During the project, the project group will collaborate with Maastricht University in the Netherlands and, in an advisory role, the Causal Artificial Intelligence Lab at Columbia University in New York, USA.

Resources are often wasted due to a lack of knowledge

Paul Hünermund emphasizes that there are two prominent reasons why causality and causal AI are important, also at the societal level.
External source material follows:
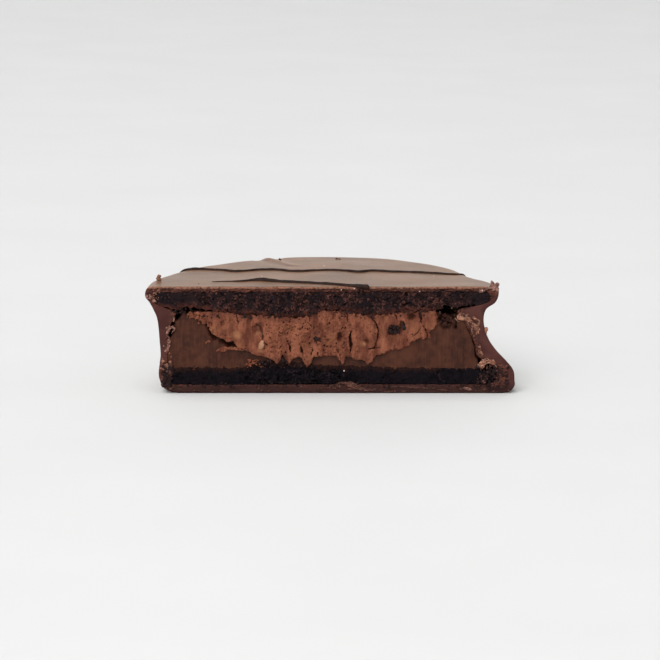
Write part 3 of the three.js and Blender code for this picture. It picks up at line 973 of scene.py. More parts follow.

One is pragmatic. We want to understand what works. Many resources are often wasted by not knowing exactly what kind of policies or managerial initiatives have the highest impact,« says Paul Hünermund and concludes:

»The second reason is more philosophical. We want to understand why things work the way they do. For example, why the number of shark attacks increases when ice cream sales increase. So, it's more of a scientific approach to forming theories. But they all have to do with causality. We really need to understand cause and effect. That's also how we humans think.«

Facts: Causality and the challenges of artificial intelligence

Causal AI differs from classical AI in that it takes causal relationships into account.

The classic example of causality, causation, or rather lack thereof, is that the sale of ice increases during periods when the number of shark attacks increases.

Of course, shark attacks and ice cream sales cannot be directly linked. There must be another cause, which in this example is probably summer weather.

Classic artificial intelligence finds patterns in data. It can therefore mistakenly equate many shark attacks with a large sale of ice.

Similar false correlations often occur when making business decisions, where they can lead, for example, to discriminatory practices against women in recruitment processes or against immigrants when assessing loan applications.

Classical AI therefore has three key challenges: explainability, fairness and robustness. This means that it must be both understandable, it must treat everyone fairly and without discrimination, and it must operate reliably and robustly.

Causal artificial intelligence, abbreviated as cAI, is trying to solve these challenges.